1- The Perception of Difficult Access– Until I started seeing commercials for these tests a couple of years ago, I always assumed I had to drive hours to certain cities where these tests were conducted and pay at least $1,000. So I didn’t bother looking into it. Finally, a few years ago, I starting seeing commercials on YouTube, making me aware how I could just buy one off the Internet for $100; but I still didn’t immediately react.

2- Having to Wait for Results– Perhaps the main reason is that in an age of instant gratification, I didn’t want to have to go through the process: Go to the website, pull out my wallet and type in my credit card info, wait a week for them to mail me the test, take the test, mail the test back, then wait a month for them to mail back the results.

3- Paying the Money for It– I didn’t want to have to part with 100 bucks of my own “blow money”. (This is a Dave Ramsey term, which means that my wife and I have a limited set amount of money we can spend on ourselves for things other than paying the bills.) It’s not that $100 was too high of a price point, but it’s just there were other things I wanted more. Somehow at age 36, I have apparently acquired all the toys I have always wanted. Or more importantly, MyHeritage was having a sale.

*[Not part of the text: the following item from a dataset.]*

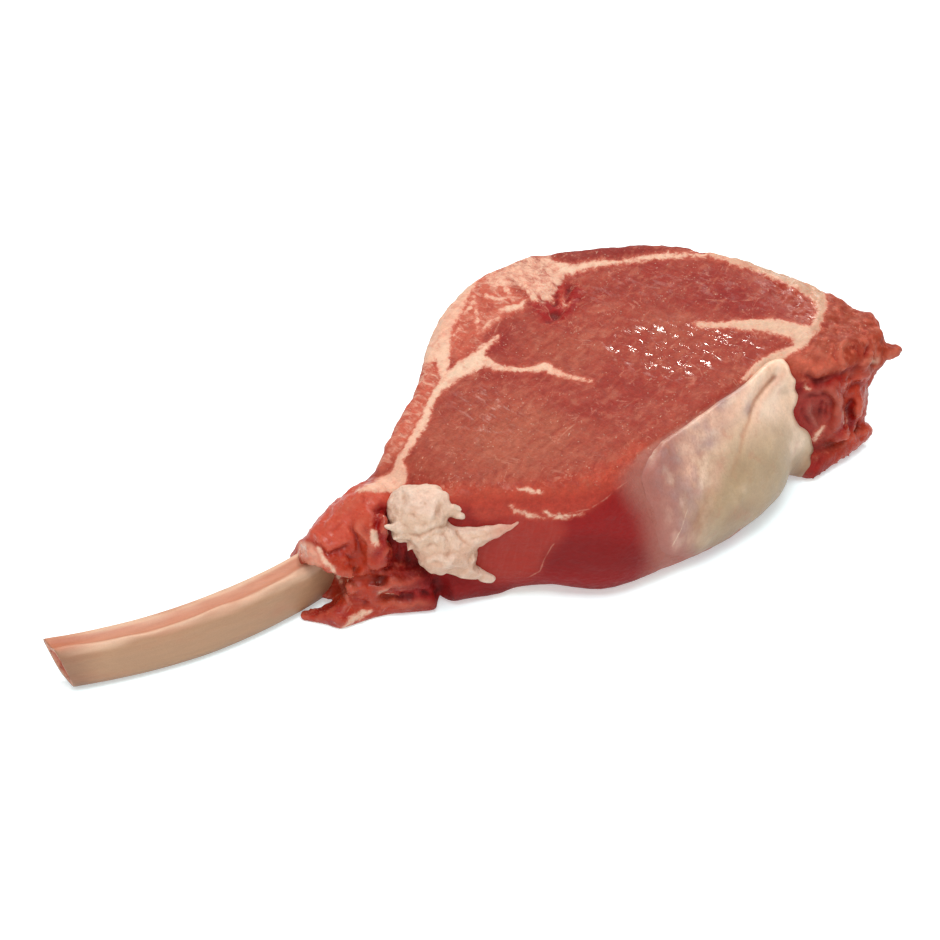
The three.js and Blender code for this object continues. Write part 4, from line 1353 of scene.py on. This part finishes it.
def sheet_colour(points, px, py, small_hollow, leftward, fading):
    """Cream on the right, darker below as painted shade, and peach, grey and mauve where it thins out
    to the left; painted shade lies in its creases and hollows, and painted highlights on its raised
    folds.
    """
    z = points[:, 2]
    wide = blotch(points, 14, 2)
    narrow = blotch(points, 5, 3)
    # Painted shade: the sheet turns darker downwards.
    lower = smoothstep(py + 0.25 * (px - 740), 398, 472)
    colour = mix(SHEET_CREAM, SHEET_LOW_SHADE, lower * 0.95)
    colour = mix(colour, SHEET_PEACH, leftward * (1 - 0.7 * lower) * 0.8)
    colour = mix(colour, MAUVE, leftward * smoothstep(wide, -0.4, 0.3) * 0.45)
    for name, shade, amount in SHEET_PATCH_TONES:
        for place in SHEET_PATCHES[name]:
            colour = mix(colour, shade, patch(place, px, py) * amount * (0.75 + 0.5 * narrow))
    colour = mix(colour, MAUVE, smoothstep(-(px - 0.1 * (py - 450)), -694, -664) * 0.9)
    colour = mix(colour, BELLY_RED, smoothstep(-(px - 0.2 * (py - 500)), -668, -630) * 0.6)
    # Painted shade near the floor.
    colour = mix(colour, SHEET_BROWN_AND_FOOT_SHADE, smoothstep(-z, -16, -2) * 0.95)
    fold, side_of_fold, along, _ = polyline_distance(SHEET_FOLD_PX, px, py)
    crease = np.exp(-(fold / 2.2) ** 2) * (1 - 0.6 * along)
    colour = mix(colour, SHEET_SHADOW, crease * 0.9)
    beside = np.exp(-(((side_of_fold - 6.0) / 4.0) ** 2)) * smoothstep(-fold, -14, -9)
    colour = mix(colour, SHEET_PEACH, beside * (1 - along) * 0.7)
    folds = line_relief(SHEET_FOLDS, px, py)
    # Painted highlight on the raised folds.
    colour = mix(colour, SHEET_PALE_AND_HIGHLIGHT, smoothstep(folds, 0.2, 0.7) * 0.4)
    cloud = blotch(points, 4, 4, (1, 1, 2.2))
    colour = mix(colour, SHEET_GREY, smoothstep(-cloud, -0.2, 0.6) * (0.06 + 0.45 * leftward))
    colour = mix(colour, SHEET_PALE_AND_HIGHLIGHT, smoothstep(cloud, -0.1, 0.7) * (0.06 + 0.30 * leftward))
    meat_tone = mix(BELLY_RED, MAUVE, region(SILVER, px, py, 17) * 0.85)
    colour = mix(colour, meat_tone, fading)
    colour = mix(colour, SHEET_SHADOW, smoothstep(-folds, 0.1, 0.6) * 0.5)
    # Painted shade in the hollows.
    colour = darkened(colour, 0.35 * smoothstep(small_hollow, 0.03, 0.35))
    return colour * (1 + 0.10 * narrow)[:, None]


def build_sheet():
    """The fat sheet, worked out from the meat's own field."""
    p = grid(SHEET_SPANS)
    sheet = sheet_field(p, meat_field(p))
    points, quads = largest_body(*surface_nets(sheet, p))
    normals = normals_of(points, quads)
    rings = Rings(quads, len(points))
    px, py = pixels_of(*points.T)
    relief = 0.22 * rough(points, 8, 2) + 0.06 * rough(points, 2.0, 2)
    relief = relief + line_relief(SHEET_FOLDS, px, py)
    moved = points + normals * relief[:, None]
    moved[:, 2] = np.maximum(moved[:, 2], 0.3)
    moved = rings.smooth(moved, 1)
    small_hollow = hollows_of(moved, normals_of(moved, quads), rings, 10)

    leftward = smoothstep(-(px + 0.25 * (py - 450)), -738, -700)
    inside_px = -outline_distance(closed_spline(SHEET_EDGE_PX, 4), px, py)
    fading = smoothstep(-px, -708, -680) * (1 - smoothstep(inside_px, 13, 40))
    fading = fading * smoothstep(py, 452, 480)
    thread_side, thread_shown = thread_marks(px, py)
    piece = make_mesh("fat_sheet_fine", moved, quads)
    set_colour(piece, "tone", sheet_colour(points, px, py, small_hollow, leftward, fading))
    set_value(piece, "thread_side", thread_side)
    set_value(piece, "thread_shown", thread_shown)
    set_value(piece, "thin", leftward)
    set_value(piece, "faded", fading)
    return piece


def build_lump():
    """The crumbly lump of fat."""
    p = grid(LUMP_SPANS)
    points, quads = largest_body(*surface_nets(lump_field(p), p))
    normals = normals_of(points, quads)
    rings = Rings(quads, len(points))
    px, py = pixels_of(*points.T)
    x, y, z = points.T
    folds = line_relief(LUMP_FOLDS, px, py) * smoothstep(-y, 28, 34)
    lobules = np.minimum(np.abs(tears(points, 7.5, 2)) * 3.0, 1)
    crumbs = np.minimum(np.abs(rough(points, 2.4, 3)) * 3.0, 1)
    relief = 0.55 * lobules + 0.30 * crumbs - 0.5 + folds
    moved = rings.smooth(points + normals * relief[:, None], 1)
    normals = normals_of(moved, quads)
    small_hollow = hollows_of(moved, normals, rings, SMALL_HOLLOW_ROUNDS)

    wide = blotch(points, 7, 2)
    colour = mix(LUMP_CREAM, FAT_PINK, smoothstep(wide, 0, 0.8) * 0.35)
    colour = mix(colour, LUMP_LOW, smoothstep(-z, -31, -24) * 0.9)
    # Painted highlight: upward faces and bulges of the lump are lighter.
    colour = mix(colour, LUMP_HIGHLIGHT_WHITE, smoothstep(normals[:, 2], 0.25, 0.85) * 0.55)
    colour = mix(colour, LUMP_HIGHLIGHT_WHITE, smoothstep(-small_hollow, 0.02, 0.35) * 0.6)
    thin_tail = smoothstep(x, -16, -6) * smoothstep(z, 16, 20)
    colour = mix(colour, PINK_FLESH, thin_tail * (0.32 + 0.25 * smoothstep(wide, -0.5, 0.5)))
    # Painted shade in hollows and creases, in tan and pink, and a painted highlight in cream on the
    # raised folds.
    colour = mix(colour, FAT_SHADE, smoothstep(small_hollow, 0.02, 0.3) * 0.8)
    colour = mix(colour, FAT_SHADE, smoothstep(-folds, 0.1, 0.8) * 0.6)
    colour = mix(colour, FAT_CREAM, smoothstep(folds, 0.1, 0.7) * 0.6)
    colour = mix(colour, PINK_FLESH, smoothstep(small_hollow, 0.2, 0.7) * 0.3)
    piece = make_mesh("fat_lump_fine", moved, quads)
    set_colour(piece, "tone", colour)
    return piece


# ---- the bone ----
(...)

4- Needing Assurance of Specific Results– It was my assumption that if I bought my test from the “wrong company”, it wouldn’t be specific enough. But then I watched a commercial for MyHeritage in which an African-American took the test and learned he is 3% Finnish. After hearing MyHeritage’s test was that specific, not just simply telling him he was 3% Scandinavian or Northern European, I realized this test was legit.

5- Wanting Confirmation from an Actual User– My final step in choosing MyHeritage was when I sent a message to them on Twitter, asking them if the test could discover Jewish DNA. Not only was MyHeritage quick to respond from their Twitter account, but so was an apparently unaffiliated girl from Tel Aviv, Israel with the handle, @shaindlinger. She testified to me that the test confirmed she is Jewish; which therefore answered my question. So she was the final element in my decision to choose MyHeritage for my DNA test.